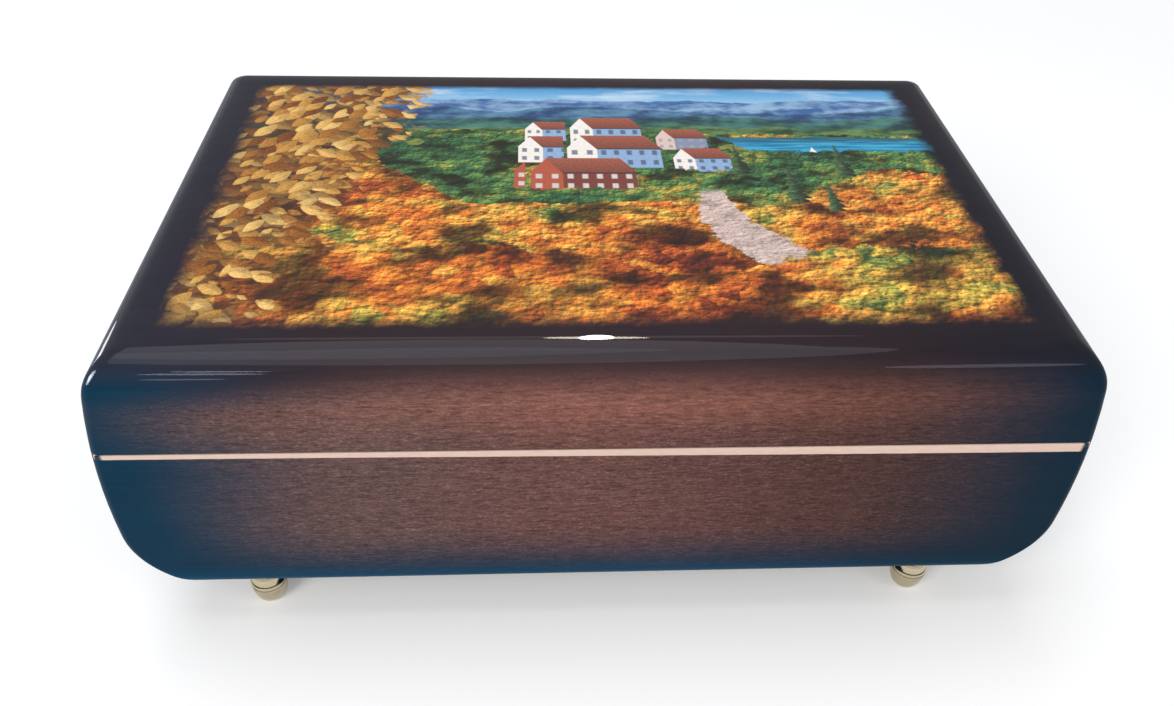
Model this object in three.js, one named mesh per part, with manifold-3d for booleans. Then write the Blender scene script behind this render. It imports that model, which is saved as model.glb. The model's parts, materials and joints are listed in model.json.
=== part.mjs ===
// Keepsake music box: a lacquered wooden case with bowed ends and a hinged lid, on four brass feet,
// holding a velvet lined tray and an eighteen note cylinder movement wound by a key underneath.
// Millimetres. X runs along the front, Y runs from the front to the back, Z is up.
// The origin is on the table, in the middle of the four feet.

import * as THREE from 'three';
import { mergeVertices } from 'three/addons/utils/BufferGeometryUtils.js';
import Module from 'manifold-3d';

const wasm = await Module();
wasm.setup();

// Outside of the case
const CASE_DEPTH = 108.5;
const CASE_HEIGHT = 56;
const SHOULDER_WIDTH = 170;      // across the ends, where the top rounding begins
const END_BULGE = 3.15;          // how far each end swells past the shoulder
const BULGE_HEIGHT = 18.75;      // height of the widest place over the underside
const TOP_ROUNDING = 7.25;
const END_FOOT_ROUNDING = 15;    // large curve that tucks the ends in under the case
const FACE_FOOT_ROUNDING = 3;    // lower edge of the front and the back
const CORNER_ROUNDING = 1.8;     // upright corners, seen from above
const SEAM_HEIGHT = 37;          // where the lid parts from the base, over the underside

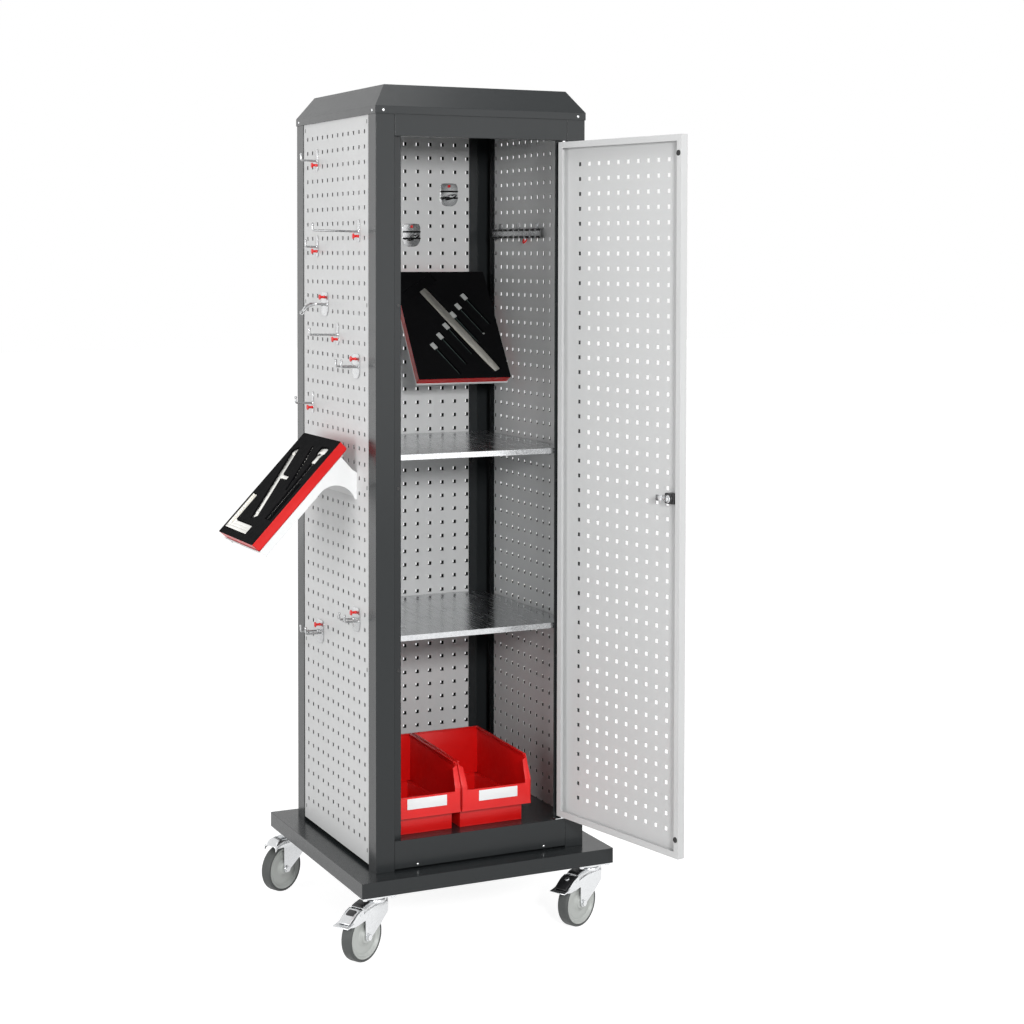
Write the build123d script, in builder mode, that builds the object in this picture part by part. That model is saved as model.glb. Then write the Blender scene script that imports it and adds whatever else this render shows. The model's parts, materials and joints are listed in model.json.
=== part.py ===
from build123d import *
from build123d.topology import SkipClean
import os
from math import cos, sin, radians

# Mobile tool cabinet with a perforated door. Millimetres, +Z up, the door side faces -Y.
# The origin is on the floor, under the middle of the cabinet body.

# ---------------------------------------------------------------- driving dimensions
PITCH = 38.0            # perforation pitch, the common workshop panel grid
HOLE = 10.0             # side of one square perforation
LUG = 8.0               # side of a lug that hangs in a perforation
LUG_DROP = 4.8          # bottom of a lug below the middle of its perforation
SHEET = 1.5             # folded sheet of the body
THIN = 1.2              # folded sheet of door, shelves and tray supports

BODY = 580.0            # outer width and depth of the cabinet body
POST_FACE = 50.0        # visible width of a corner post on each side
RECESS = 20.0           # how far the wall recess and the door recess step back
FLANGE = 25.0           # width of the stepped-back post flange
BASE = 700.0            # side of the square platform
BASE_BOTTOM = 160.0     # caster height
BASE_H = 38.0           # platform thickness
POST_TOP = 2106.0       # top of the posts, inside the roof band

WALL_BOTTOM = 208.0     # lower edge of the perforated walls
WALL_TOP = 2100.0       # upper edge, covered by the roof band
WALL_COLS, WALL_ROWS = 12, 48
ROW_TOP = 2051.0        # height of the first row of wall perforations
EDGE_GAP = 1.5          # clearance between a wall and the post steps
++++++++
● What the task asks
The first line to be transcribed is the one containing "Write the build123d", and the last is the one containing "and tray supports". Transcribe exactly those lines and nothing else.

● Result for this exercise
Write the build123d script, in builder mode, that builds the object in this picture part by part. That model is saved as model.glb. Then write the Blender scene script that imports it and adds whatever else this render shows. The model's parts, materials and joints are listed in model.json.
=== part.py ===
from build123d import *
from build123d.topology import SkipClean
import os
from math import cos, sin, radians

# Mobile tool cabinet with a perforated door. Millimetres, +Z up, the door side faces -Y.
# The origin is on the floor, under the middle of the cabinet body.

# ---------------------------------------------------------------- driving dimensions
PITCH = 38.0            # perforation pitch, the common workshop panel grid
HOLE = 10.0             # side of one square perforation
LUG = 8.0               # side of a lug that hangs in a perforation
LUG_DROP = 4.8          # bottom of a lug below the middle of its perforation
SHEET = 1.5             # folded sheet of the body
THIN = 1.2              # folded sheet of door, shelves and tray supports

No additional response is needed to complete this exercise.